In his Schweich Lectures on “The Septuagint and Jewish Worship” (for the British Academy, 1921) Mr. St. John Thackeray presents clear evidence from the different vocabularies in the Greek Version that this Version was the work of two translators, the division between whom is at Ch. xxix. verse 7. The dividing line cuts across the Greek arrangement of the chapters, which sets the Oracles on Foreign Nations in the centre of the Book. This shows that it was not the translators who placed them there, but that the translators found the arrangement in the Hebrew MS. from which they translated. Further, he thinks that the division of the Book into two parts was not made by the translators, but already existed in their Hebrew exemplar. For this the Hebrew text gives two evidences: (1) the titles of the Oracles, (2) the colophons appended to two of them. The titles are some long, some short. In the Hebrew order the Oracles with long titles are mixed up with those with short, but in the Greek order the six with long titles come together first and are followed by the five with short. There are two colophons—one to the Moab Oracle, the other to the Babylon Oracle; but the Moab Oracle stands last in the Greek order and the Babylon Oracle last in the Hebrew order.
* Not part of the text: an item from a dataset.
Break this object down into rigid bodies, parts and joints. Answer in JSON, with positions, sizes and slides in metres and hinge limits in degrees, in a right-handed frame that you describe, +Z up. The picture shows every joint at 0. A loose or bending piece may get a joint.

From all this two conclusions are drawn: (1) when the titles were inserted the chapters were arranged as in the Greek, which, therefore, was the original arrangement; (2) they afford Hebrew evidence for a break or interruption in the middle of the Oracles—the longer titles cease about the end of Part I of the Greek Version, which therefore follows a division of the Book into two parts that already existed in the Hebrew original from which it was made. The Hebrew editor who amplified the titles had apparently only Part I before him.
Using the Greek, Duhm, Cornill and Skinner render this quatrain thus:—
Did not thy father eat and drink,
And do himself well?
Yet he practised justice and right,
Judged the cause of the needy and poor.